Regulation of sub-prime, Alt-A and other residential mortgage products, including bills introduced in states where we do business, the Hope for Homeowners Act and the Emergency Economic Stabilization Act, and voluntary foreclosure relief programs developed by lenders, loan servicers and the Hope Now Alliance, a consortium that includes loan servicers, may have an adverse effect on or restrict our mortgage default processing services and public notice operations.
The prevalence of sub-prime, Alt-A and other non-traditional mortgage products and the increasing number of defaults and delinquencies in connection with those and other mortgages have and may continue to result in new or increased government regulation of residential mortgage products or the foreclosure of delinquent loans. If new or more stringent regulations are enacted, the clients of our law firm customers and our California customers would likely be subject to these regulations. As a result, these new or more stringent regulations may adversely impact the number of mortgage default files that our law firm customers receive from their clients and can then refer to us for processing or that we receive for processing from our California customers. Similarly, these new and stringent regulations could impose new requirements on the processing of foreclosures, which could adversely affect when public notices are sent to us or Detroit Legal Publishing News (our minority investment) for publication. In the past six months, the federal government has enacted the Housing and Economic Recovery Act of 2008, which provides, in part, reforms to mitigate the volume of mortgages in foreclosure, including the development of a refinance program for homeowners with sub-prime loans. This refinance program took effect on October 1, 2008. In September, the government also enacted the Economic Emergency Stabilization Act, which provides funding to purchase troubled assets from financial institutions. If this legislation or any other bills being considered are successful, they will likely reduce the number of mortgages going into default and, thus, the number of mortgage default files that our law firm or other customers can refer to us for processing and the number of foreclosure public notices referred to us or Detroit Legal News Publishing for publication. If either of these occur, it could have a negative impact on our earnings and growth.

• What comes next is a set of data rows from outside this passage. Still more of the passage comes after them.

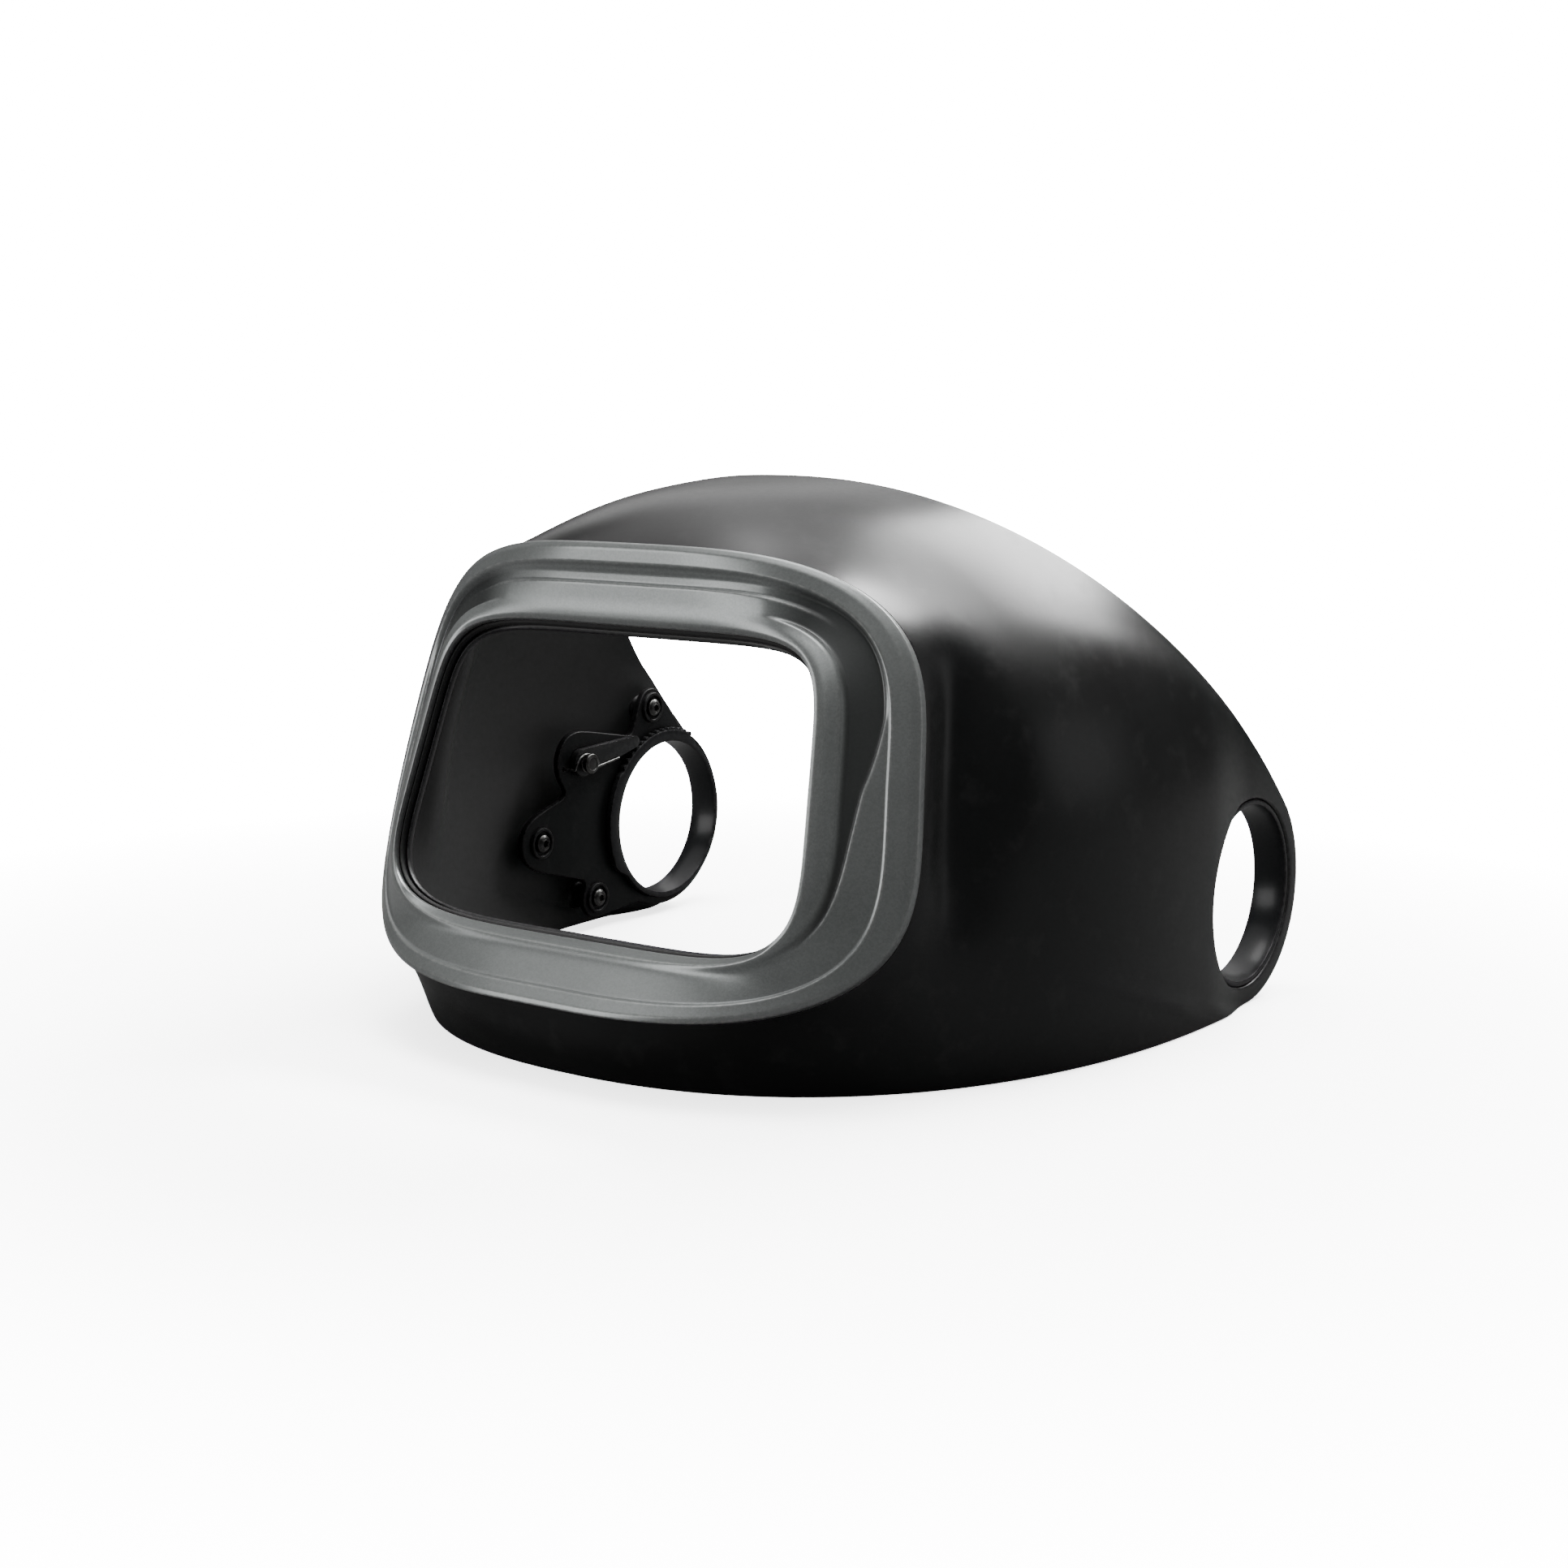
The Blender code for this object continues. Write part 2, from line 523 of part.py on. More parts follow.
def build_ring(side, tag, mat, clip_mat, parent):
    """Pivot ring with a toothed inner flange, and the open clip in its groove."""
    slot_low, slot_high = PLATE_FACE, PLATE_FACE + CLIP_WALL + 2.0 * GAP
    slot = RING_OUTER - CLIP_SLOT
    section = [(BORE_RADIUS, RING_END - 0.0004), (BORE_RADIUS, RING_BACK), (FLANGE_RADIUS, RING_BACK),
               (FLANGE_RADIUS, RING_BACK + FLANGE_WALL), (RING_OUTER, RING_BACK + FLANGE_WALL),
               (RING_OUTER, slot_low), (slot, slot_low), (slot, slot_high), (RING_OUTER, slot_high),
               (RING_OUTER, RING_END), (BORE_RADIUS + 0.0004, RING_END)]
    count = 48
    turn = np.arange(count) * (2.0 * math.pi / count)
    teeth = (turn > TOOTH_FROM) & (turn < TOOTH_TO) & (np.arange(count) % 2 == 1)
    inside = np.minimum((turn - FLANGE_FROM) % (2.0 * math.pi), (TOOTH_TO - turn) % (2.0 * math.pi))
    inside = np.where((turn - FLANGE_FROM) % (2.0 * math.pi) < TOOTH_TO - FLANGE_FROM, inside, 0.0)
    flange = FLANGE_LEAST + (FLANGE_RIM - FLANGE_LEAST) * np.clip(inside / 0.25, 0.0, 1.0)
    rows = []
    for radius, x in section:
        size = radius + 0.0 * turn
        if radius == FLANGE_RADIUS:
            size = RING_OUTER + flange - TOOTH_HEIGHT * teeth
        rows.append(np.stack([side * x + 0.0 * turn, PIVOT_Y - size * np.cos(turn),
                              PIVOT_Z + size * np.sin(turn)], -1))
    add_object(f"pivot_ring_{tag}", triangulated(grid_solid(np.array(rows))), mat, parent, 35.0)
    inner, outer = slot + GAP, RING_OUTER + CLIP_REACH
    sweep = np.linspace(-0.5 * math.pi + 0.5 * CLIP_OPEN, 1.5 * math.pi - 0.5 * CLIP_OPEN, 36)
    loop = [(outer * math.cos(a), outer * math.sin(a)) for a in sweep]
    loop += [(inner * math.cos(a), inner * math.sin(a)) for a in sweep[::-1]]
    clip = plate_solid(bmesh.new(), side_loop(loop), [], side * (PLATE_FACE + GAP),
                       side * (PLATE_FACE + GAP + CLIP_WALL))
    add_object(f"ring_clip_{tag}", clip, clip_mat, parent)


def build_plate(side, tag, mat):
    """Detent plate round the ring, screwed to the shell's bosses."""
    holes = [round_hole(0.0, 0.0, SHELL_BORE, 48)]
    holes += [round_hole(*LOBES[name][:2], SCREW_RADIUS + GAP) for name in SCREWED]
    holes.append(round_hole(*LOBES["pawl"][:2], PIN_RADIUS + GAP))
    holes.append(round_hole(*spring_anchor(), WIRE_RADIUS + GAP, 10))
    plate = plate_solid(bmesh.new(), side_loop(PLATE_OUTLINE), holes, side * PLATE_FACE,
                        side * PLATE_BACK)
    add_object(f"detent_plate_{tag}", plate, mat)


def spring_anchor():
    forward, up, radius = LOBES["pawl"]
    return forward + 0.70 * radius, up - 0.15 * radius


def build_pawl(side, tag, mat, steel, parent):
    """Tapered pawl whose nose rests by the flange's teeth, with its pin and its torsion spring."""
    eye = np.array(LOBES["pawl"][:2])
    way = NOSE_PLACE - eye
    heading = math.atan2(way[1], way[0])
    lean = math.acos((PAWL_EYE - PAWL_NOSE) / np.linalg.norm(way))
    back = [heading + lean + a for a in np.linspace(0.0, 2.0 * (math.pi - lean), 14)]
    front = [heading - lean + a for a in np.linspace(0.0, 2.0 * lean, 8)]
    loop = [(eye[0] + PAWL_EYE * math.cos(a), eye[1] + PAWL_EYE * math.sin(a)) for a in back]
    loop += [(NOSE_PLACE[0] + PAWL_NOSE * math.cos(a), NOSE_PLACE[1] + PAWL_NOSE * math.sin(a)) for a in front]
    hole = round_hole(eye[0], eye[1], PIN_RADIUS + GAP)
    pawl = plate_solid(bmesh.new(), side_loop(loop), [hole], side * PAWL_FACE, side * PAWL_BACK)
    add_object(f"detent_pawl_{tag}", pawl, mat, parent)
    y, z = PIVOT_Y - eye[0], PIVOT_Z + eye[1]
    coil_room = (COIL_PITCH * 1.5 + 2.0) * WIRE_RADIUS + 2.0 * GAP
    long = PAWL_WALL + PLATE_WALL + GAP + coil_room
    profile = [(0.0, -long), (PIN_RADIUS, -long), (PIN_RADIUS, 0.0), (PIN_HEAD, 0.0),
               (PIN_HEAD, 0.6 * PIN_HEAD_WALL), (0.7 * PIN_HEAD, PIN_HEAD_WALL), (0.0, PIN_HEAD_WALL)]
    pin = turned(bmesh.new(), profile, (side * (PAWL_BACK - coil_room), y, z), (-side, 0.0, 0.0), 20)
    add_object(f"pawl_pin_{tag}", pin, steel)
    build_spring(side, tag, steel, eye, heading)


def build_spring(side, tag, mat, eye, heading):
    """Wire from a hole in the plate, once round the pin and out along the pawl."""
    low = PAWL_BACK - GAP - WIRE_RADIUS
    high = low - 1.5 * COIL_PITCH * WIRE_RADIUS
    anchor = np.array(spring_anchor())
    start = math.atan2(*(anchor - eye)[::-1])
    points = [(PLATE_FACE - 0.4 * PLATE_WALL, *anchor), (PLATE_BACK - GAP, *anchor)]
    points += [(PLATE_BACK + (high - PLATE_BACK) * k, *anchor) for k in (0.4, 0.75)]
    tail = heading + 0.5 * math.pi
    sweep = (tail - start) % (2.0 * math.pi) + 2.0 * math.pi
    spread = np.linalg.norm(anchor - eye) - COIL_RADIUS
    for k in np.linspace(0.0, 1.0, 34):
        a = start + sweep * k
        size = COIL_RADIUS + spread * max(1.0 - 5.0 * k, 0.0) ** 2
        points.append((high + (low - high) * k, eye[0] + size * math.cos(a), eye[1] + size * math.sin(a)))
    reach = 0.62 * np.linalg.norm(NOSE_PLACE - eye)
    end = points[-1]
    points += [(low, end[1] + k * reach * math.cos(heading), end[2] + k * reach * math.sin(heading))
               for k in np.linspace(0.1, 1.0, 5)]
    curve = bpy.data.curves.new(f"pawl_spring_{tag}", "CURVE")
    curve.dimensions = "3D"
    spline = curve.splines.new("POLY")
    spline.points.add(len(points) - 1)
    for item, (x, forward, up) in zip(spline.points, points):
        item.co = (side * x, PIVOT_Y - forward, PIVOT_Z + up, 1.0)
    curve.bevel_depth = WIRE_RADIUS
    curve.bevel_resolution = 1
    curve.use_fill_caps = True
    curve.materials.append(mat)
    spring = bpy.data.objects.new(f"pawl_spring_{tag}", curve)
    bpy.context.collection.objects.link(spring)


def build_side(side, tag, mats):
    """Pivot ring, clip, detent plate, pawl, pin, spring and screws of one side."""
    hinge = add_pivot(f"pivot_axis_{tag}", Vector((side * TAB_HALF, PIVOT_Y, PIVOT_Z)))
    forward, up, _ = LOBES["pawl"]
    pawl_axis = add_pivot(f"pawl_axis_{tag}", Vector((side * PAWL_FACE, PIVOT_Y - forward, PIVOT_Z + up)))
    build_ring(side, tag, mats["ring"], mats["steel"], hinge)
    build_plate(side, tag, mats["plate"])
    build_pawl(side, tag, mats["pawl"], mats["steel"], pawl_axis)
    for name in SCREWED:
        forward, up, _ = LOBES[name]
        reach = PLATE_WALL + 2.0 * GAP + max(wall_x(forward, up) - PLATE_FACE - 4.0 * GAP, 0.0)
        screw = turned(bmesh.new(), screw_profile(SCREW_RADIUS, SCREW_HEAD, SCREW_HEAD_WALL, reach),
                       (side * (PLATE_BACK - GAP), PIVOT_Y - forward, PIVOT_Z + up), (-side, 0.0, 0.0), 16)
        add_object(f"plate_screw_{name}_{tag}", screw, mats["steel"])


def main():
    for old in list(bpy.data.objects):
        bpy.data.objects.remove(old, do_unlink=True)
    mats = {
        "shell": material("black_shell", (0.012, 0.012, 0.013), 0.35),
        "frame": material("silver_frame", (0.25, 0.26, 0.26), 0.38, 0.3),
        "bezel": material("black_bezel", (0.008, 0.008, 0.009), 0.45),
        "gasket": material("black_rubber", (0.006, 0.006, 0.006), 0.8),
        "ring": material("black_ring", (0.010, 0.010, 0.011), 0.3),
        "plate": material("dark_plate", (0.015, 0.015, 0.016), 0.5),
        "pawl": material("grey_pawl", (0.05, 0.05, 0.052), 0.45),
        "steel": material("dark_steel", (0.18, 0.18, 0.18), 0.35, 1.0),
    }
    build_shell(mats["shell"])
    slide = add_pivot("frame_seat", Vector((0.0, PIVOT_Y + WINDOW_Y, WINDOW_Z)))
    build_window(mats["frame"], mats["bezel"], mats["gasket"], mats["steel"], slide)
    for side, tag in ((1.0, "left"), (-1.0, "right")):
        build_side(side, tag, mats)


main()
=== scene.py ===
"""Outer shield of a powered air respirator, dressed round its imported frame.

Units are metres and +Z is up. The front faces -Y and the wearer's left is +X.
"""
import json
import logging
import math
from dataclasses import dataclass, field
from enum import Enum
from typing import Callable, Iterable, Sequence

import bmesh
import bpy
import numpy as np
from mathutils import Matrix, Vector


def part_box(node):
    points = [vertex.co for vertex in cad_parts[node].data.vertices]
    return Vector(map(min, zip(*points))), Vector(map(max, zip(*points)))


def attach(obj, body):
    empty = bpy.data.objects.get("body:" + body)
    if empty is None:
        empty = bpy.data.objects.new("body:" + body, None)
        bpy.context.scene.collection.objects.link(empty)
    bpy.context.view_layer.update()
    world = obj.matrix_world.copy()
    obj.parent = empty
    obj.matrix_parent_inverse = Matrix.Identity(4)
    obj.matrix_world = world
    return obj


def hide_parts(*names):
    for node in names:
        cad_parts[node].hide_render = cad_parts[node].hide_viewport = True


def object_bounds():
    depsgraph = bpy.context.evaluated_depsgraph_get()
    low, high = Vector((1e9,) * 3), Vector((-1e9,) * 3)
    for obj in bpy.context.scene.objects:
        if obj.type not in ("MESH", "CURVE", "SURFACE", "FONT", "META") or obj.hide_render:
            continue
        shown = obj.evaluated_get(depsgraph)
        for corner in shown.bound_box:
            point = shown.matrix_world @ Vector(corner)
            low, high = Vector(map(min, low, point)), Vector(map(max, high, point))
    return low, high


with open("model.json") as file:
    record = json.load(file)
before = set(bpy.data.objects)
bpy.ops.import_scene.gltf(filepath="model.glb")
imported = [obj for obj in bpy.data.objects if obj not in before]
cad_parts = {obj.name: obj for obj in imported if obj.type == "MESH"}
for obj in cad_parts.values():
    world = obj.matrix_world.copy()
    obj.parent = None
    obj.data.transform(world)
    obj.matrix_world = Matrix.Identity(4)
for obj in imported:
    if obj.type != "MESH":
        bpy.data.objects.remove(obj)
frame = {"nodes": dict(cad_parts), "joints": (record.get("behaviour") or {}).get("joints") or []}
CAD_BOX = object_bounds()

log = logging.getLogger("shield")
Array = np.ndarray
TURN = 2.0 * math.pi
GAP = 0.0003
STREAKS = (0.0012, 3.0, (0.25, 0.25, 1.6))
FLAKE_SIZE = 0.00045


# ------------------------------------------------------------------ shader maths


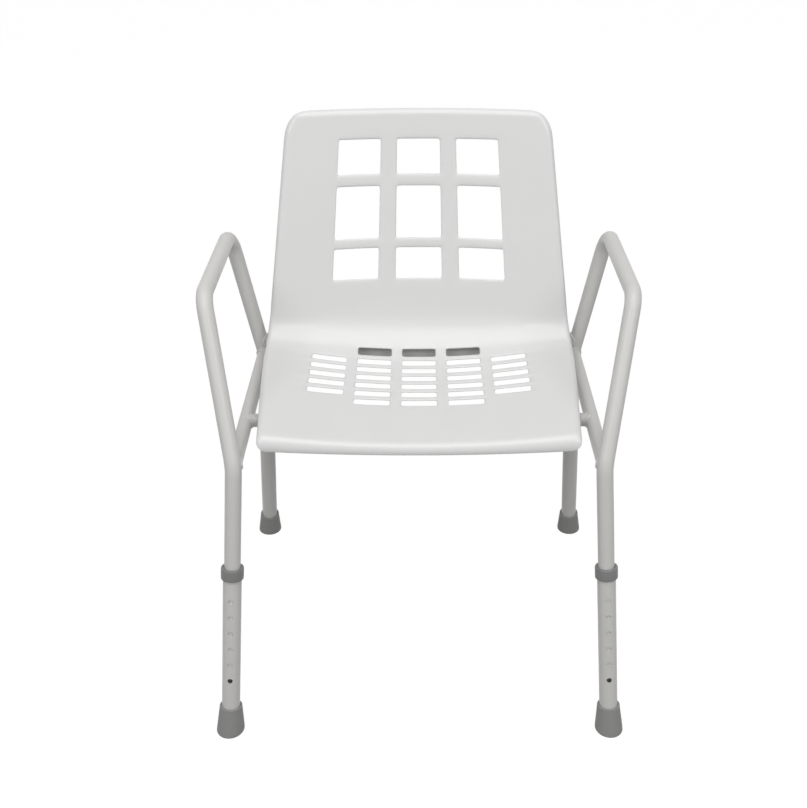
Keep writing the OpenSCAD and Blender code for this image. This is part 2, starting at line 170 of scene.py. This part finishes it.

Furthermore, a number of lenders and loan servicers, including clients of us and our law firm customers, are focusing their attention toward loss mitigation, loan remodifications and other similar efforts which may delay or prevent foreclosures. For example, Bank of America and JP Morgan Chase have announced programs to address certain delinquent loans they own. In addition, three loan servicers, all of whom are clients of our law firm customers, are members of the Hope Now Alliance, a consortium of loan servicers, non-profit debt counselors and investors that develops and implements programs to assist homeowners in preventing a foreclosure of their mortgages. Project Lifeline is one such program. Under Project Lifeline, these three loan servicers, representing approximately 50.0% of all existing mortgages, are contacting certain delinquent homeowners to evaluate whether to modify the terms of their loans and, if the foreclosure process has already begun, with the opportunity to “pause” the foreclosure while the servicers evaluate whether the loan’s terms may be modified. These loan servicers participating in Project Lifeline accounted for 51.6% of the mortgage default files referred to us for processing from our law firm customers in 2007. To the extent that these lenders, loan servicers and others over whom we have no control voluntarily, or are required to, continue these efforts, the number of files referred to us for mortgage default processing and the number of foreclosure public notices referred to us for publication could be adversely affected, which would have a negative impact on our earnings, growth and operations.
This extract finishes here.